Structural evolution and mechanical properties of multi-element (TiCrZrVNb)C high entropy ceramics films by multi-arc ion plating

Abstract

High-entropy ceramic (TiCrZrVNb)C films were deposited by multi-arc ion plating under various acetylene ratios Rc (0, 0.5, 1, 1.5, and 2). The phase composition, microstructure, mechanical properties, and tribological properties of all the films were characterized. The results showed nearly equiatomic compositions for all the metallic elements in all the films, which was consistent with the concept of high entropy. An XRD analysis revealed that the films deposited under Rc of 1 and 1.5 had a simple face-centred cubic (FCC) structure, whereas the films deposited under Rc of 0, 0.5, and 2 exhibited amorphous and second phases, respectively.
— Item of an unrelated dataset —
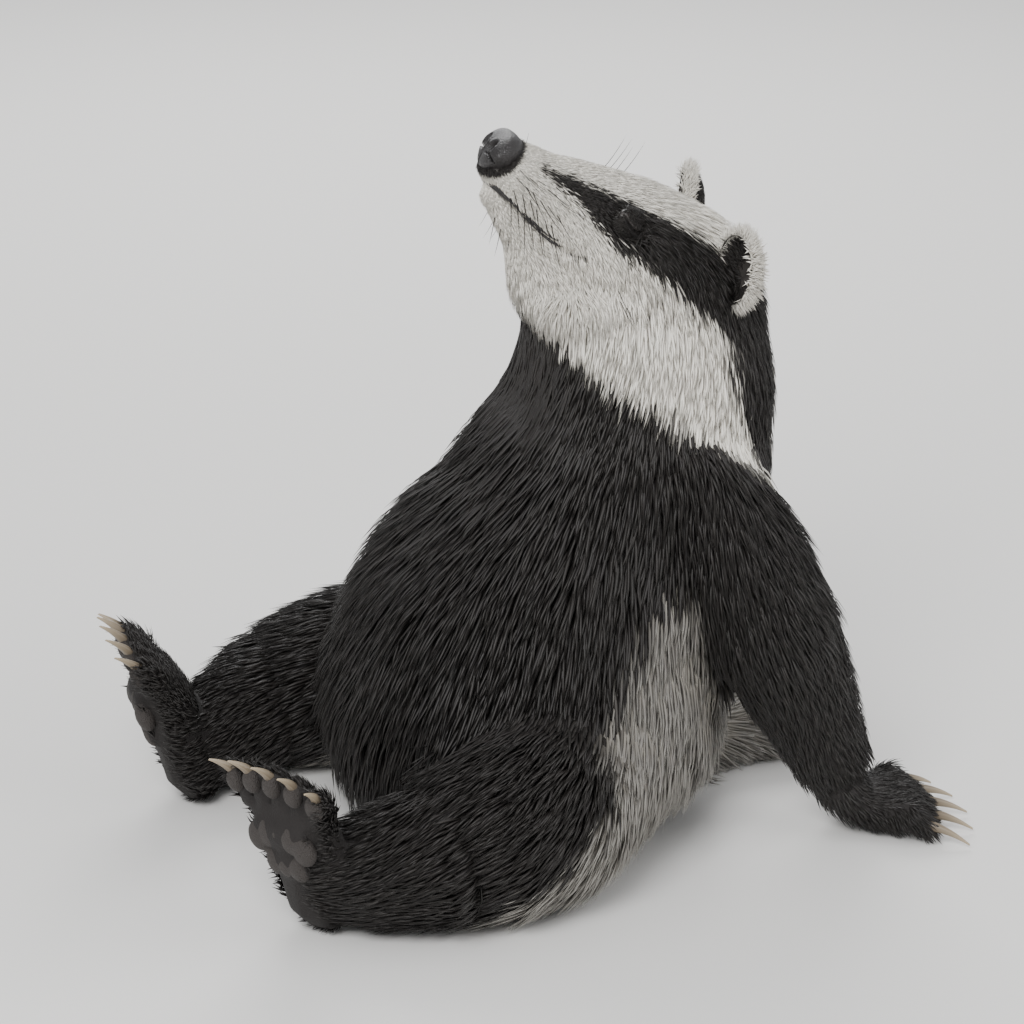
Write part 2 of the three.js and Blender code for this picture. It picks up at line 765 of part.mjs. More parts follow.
function laidLocks(locks, core, obstacle) {
  return locks.flatMap((lock) => {
    const whole = lockOn(lock, 0);
    const clear = onFloor(whole).subtract(obstacle);
    if (clear.volume() < LEAST_SHARE * whole.volume()) return [];
    const left = largest(clear);
    if (left.intersect(core).volume() < LEAST_ROOT) return [];
    return [{ solid: left, grown: lockOn(lock, PART_GAP) }];
  });
}
const solidsOf = (laid) => laid.map(({ solid }) => solid);
const grownOf = (laid) => laid.map(({ grown: solid }) => solid);

const trunkCore = trunkSolid(PART_GAP - COAT_CORE);
const earZones = [LEFT, RIGHT].map((sign) =>
  headBall(EAR.back, sign * EAR.side, EAR.up, [EAR.thick + 10, EAR.wide + 10, EAR.tall + 10]),
);
const limbNames = ["upper_arm", "forearm", "thigh", "shank"];
const limbs = limbNames.flatMap((limb) => SIDES.map(([name]) => grown[`${limb}_${name}`]));
const tailLocks = laidLocks(lockRows(tailForm, TAIL_COAT), plain.tail, trunkCore);
const aroundTrunk = joined([
  grown.head,
  grown.jaw,
  grown.tail,
  ...grownOf(tailLocks),
  ...limbs,
  ...earZones,
]);

const trunkLocks = { neck: [], upper_torso: [], lower_torso: [] };
lockRows(trunkForm, TRUNK_COAT).forEach((lock) => {
  const [name, moved] = trunkNode(lock);
  trunkLocks[name].push(moved);
});
const laidTrunk = {};
laidTrunk.neck = laidLocks(trunkLocks.neck, plain.neck, aroundTrunk);
laidTrunk.upper_torso = laidLocks(
  trunkLocks.upper_torso,
  plain.upper_torso,
  aroundTrunk.add(grown.neck),
);
laidTrunk.lower_torso = laidLocks(
  trunkLocks.lower_torso,
  plain.lower_torso,
  joined([aroundTrunk, grown.neck, grown.upper_torso]),
);

// Parting: each part is cut clear of those that it grows from
const solids = {};
solids.head = cleared(plain.head, [eyeBall(LEFT, PART_GAP), eyeBall(RIGHT, PART_GAP)]);
solids.nose = noseSolid().subtract(grown.head);
[LEFT, RIGHT].forEach((sign) => {
  solids.head = solids.head.subtract(lipRidge(sign, 0, MOUTH_GAP)).add(lipRidge(sign, 2.4, 1.7));
});
solids.jaw = plain.jaw
  .subtract(skullForm.solid(20, 10, MOUTH_GAP, [0.75]))
  .subtract(joined([LEFT, RIGHT].map((sign) => lipRidge(sign, 2.4, 1.7 + PART_GAP))));
solids.neck = joined([plain.neck, ...solidsOf(laidTrunk.neck)]);
solids.neck = cleared(solids.neck, [grown.head, grown.jaw]);
solids.upper_torso = joined([plain.upper_torso, ...solidsOf(laidTrunk.upper_torso)]);
solids.upper_torso = cleared(solids.upper_torso, grownOf(laidTrunk.neck));
solids.lower_torso = joined([plain.lower_torso, ...solidsOf(laidTrunk.lower_torso)]);
solids.lower_torso = cleared(solids.lower_torso, [
  ...grownOf(laidTrunk.neck),
  ...grownOf(laidTrunk.upper_torso),
]);
SIDES.forEach(([name, sign]) => {
  solids[`eye_${name}`] = plain[`eye_${name}`];
  solids[`ear_${name}`] = plain[`ear_${name}`].subtract(grown.head).subtract(grown.neck);
  solids[`upper_arm_${name}`] = plain[`upper_arm_${name}`].subtract(trunkCore);
  solids[`forearm_${name}`] = cleared(plain[`forearm_${name}`], [trunkCore, grown[`upper_arm_${name}`]]);
  solids[`forepaw_${name}`] = cleared(plain[`forepaw_${name}`], [grown[`forearm_${name}`]]);
  solids[`thigh_${name}`] = plain[`thigh_${name}`].subtract(trunkCore);
  solids[`shank_${name}`] = cleared(plain[`shank_${name}`], [trunkCore, grown[`thigh_${name}`]]);
  solids[`hind_foot_${name}`] = cleared(plain[`hind_foot_${name}`], [grown[`shank_${name}`]]);
  foreClaws(sign).forEach((claw, i) => {
    solids[`claw_fore_${name}_${i + 1}`] = onFloor(claw).subtract(grown[`forepaw_${name}`]);
  });
  hindClaws(name, sign).forEach((claw, i) => {
    solids[`claw_hind_${name}_${i + 1}`] = claw.subtract(grown[`hind_foot_${name}`]);
  });
});
solids.tail = joined([plain.tail, ...solidsOf(tailLocks)]).subtract(trunkCore);

// The finished group
const FINISH = {
  head: ["white_coat", 0.8],
  jaw: ["white_coat", 0.8],
  nose: ["nose_leather", 0.45],
  eye: ["lid_skin", 0.6],
  ear: ["black_coat", 0.85],
  neck: ["grey_coat", 0.85],
  upper_torso: ["grey_coat", 0.85],
  lower_torso: ["grey_coat", 0.85],
  tail: ["grey_coat", 0.85],
  claw: ["claw_horn", 0.4],
};
const badger = new THREE.Group();
Object.entries(solids).forEach(([name, solid]) => {
  const key = Object.keys(FINISH).find((start) => name.startsWith(start));
  const [colour, roughness] = key ? FINISH[key] : ["black_coat", 0.85];
  const material = new THREE.MeshStandardMaterial({
    color: new THREE.Color(...COLOURS[colour]),
    roughness,
    metalness: 0,
  });
  const mesh = new THREE.Mesh(geometryOf(largest(solid)), material);
  mesh.name = name;
  badger.add(mesh);
});
badger.position.set(-FOOTPRINT_MIDDLE[0], -FOOTPRINT_MIDDLE[1], 0);

export default badger;
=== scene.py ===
import math

import bmesh
import bpy
import numpy as np
from mathutils import Matrix, Vector, kdtree


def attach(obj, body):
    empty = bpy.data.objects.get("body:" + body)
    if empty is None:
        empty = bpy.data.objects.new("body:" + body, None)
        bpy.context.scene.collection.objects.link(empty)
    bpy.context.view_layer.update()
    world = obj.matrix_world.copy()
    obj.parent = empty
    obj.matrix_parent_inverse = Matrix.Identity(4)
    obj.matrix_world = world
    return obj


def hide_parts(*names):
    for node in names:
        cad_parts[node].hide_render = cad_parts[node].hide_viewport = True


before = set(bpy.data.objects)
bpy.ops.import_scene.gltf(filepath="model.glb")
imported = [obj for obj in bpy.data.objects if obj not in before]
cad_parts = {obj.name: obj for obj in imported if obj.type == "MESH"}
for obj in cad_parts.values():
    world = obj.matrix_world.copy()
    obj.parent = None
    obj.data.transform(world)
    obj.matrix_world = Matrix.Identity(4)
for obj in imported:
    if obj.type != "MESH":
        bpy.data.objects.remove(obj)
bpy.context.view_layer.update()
bpy.ops.object.select_all(action="DESELECT")

# Build of the badger: the lines of its bones, from which the lie, length and depth of its coat are
# read. Metres; the nose points towards -X, the left side is -Y. The head has its own place and sizes:
# "back" from the tip of the nose, "side" to its right and "up" to the crown, in millimetres.
HEAD_PIVOT = Vector((0.1235, 0, 0.386))
HEAD_SIZE = 1.2
NOSE_REACH = 158.83  # from the pivot to the tip of the nose
HEAD_PLACE = (
    Matrix.Translation(HEAD_PIVOT)
    @ Matrix.Rotation(math.radians(-12), 4, "Z")
    @ Matrix.Rotation(math.radians(38), 4, "Y")
    @ Matrix.Rotation(math.radians(2), 4, "X")
    @ Matrix.Diagonal((-HEAD_SIZE / 1000, HEAD_SIZE / 1000, HEAD_SIZE / 1000, 1))
)
SIDES = (("left", -1), ("right", 1))


def on_head(back, side, up):
    return HEAD_PLACE @ Vector((NOSE_REACH - back, side, up))


def turned(ways, place):
    return ways @ np.array(place)[:3, :3].T


def moved(points, place):
    return turned(points, place) + np.array(place)[:3, 3]


def head_sizes(points):
    """Back from the nose, to the side and up, in the head's own millimetres."""
    along, side, up = moved(points, HEAD_PLACE.inverted()).T
    return NOSE_REACH - along, side, up


FOOT_TURN = {-1: 24, 1: -12}
FOOT_SIZE = 1.16


def foot_place(sign):
    return (
        Matrix.Translation((-0.2115, sign * 0.122, 0))
        @ Matrix.Rotation(math.radians(FOOT_TURN[sign]), 4, "Z")
        @ Matrix.Rotation(math.radians(-18), 4, "Y")
        @ Matrix.Scale(FOOT_SIZE / 1000, 4)
    )


PAW_SIZE = 1.08


def paw_place(sign):
    return (
        Matrix.Translation((0.2105, sign * 0.128, 0.017))
        @ Matrix.Rotation(math.radians(sign * 16), 4, "Z")
        @ Matrix.Scale(PAW_SIZE / 1000, 4)
    )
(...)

With increasing the Rc for deposition, the hardness and elastic modulus of the films first increased and then decreased, where the highest values of 27.08 ± 0.58 GPa and 349.20 ± 33.78261 GPa, respectively, were obtained for Rc = 1. In addition to exhibiting the highest hardness and elastic modulus, this film also exhibited the best elastic recovery of 55.8%. All the films, except for the alloy film deposited under Rc = 0, exhibited low friction coefficients and good wear resistance during friction tests. In particular, the film deposited under Rc = 1, exhibited excellent wear resistance with a minimum wear rate of 1.6 × 10−6 mm3/(N·m), which was attributed to a low friction coefficient of 0.11 and outstanding mechanical properties.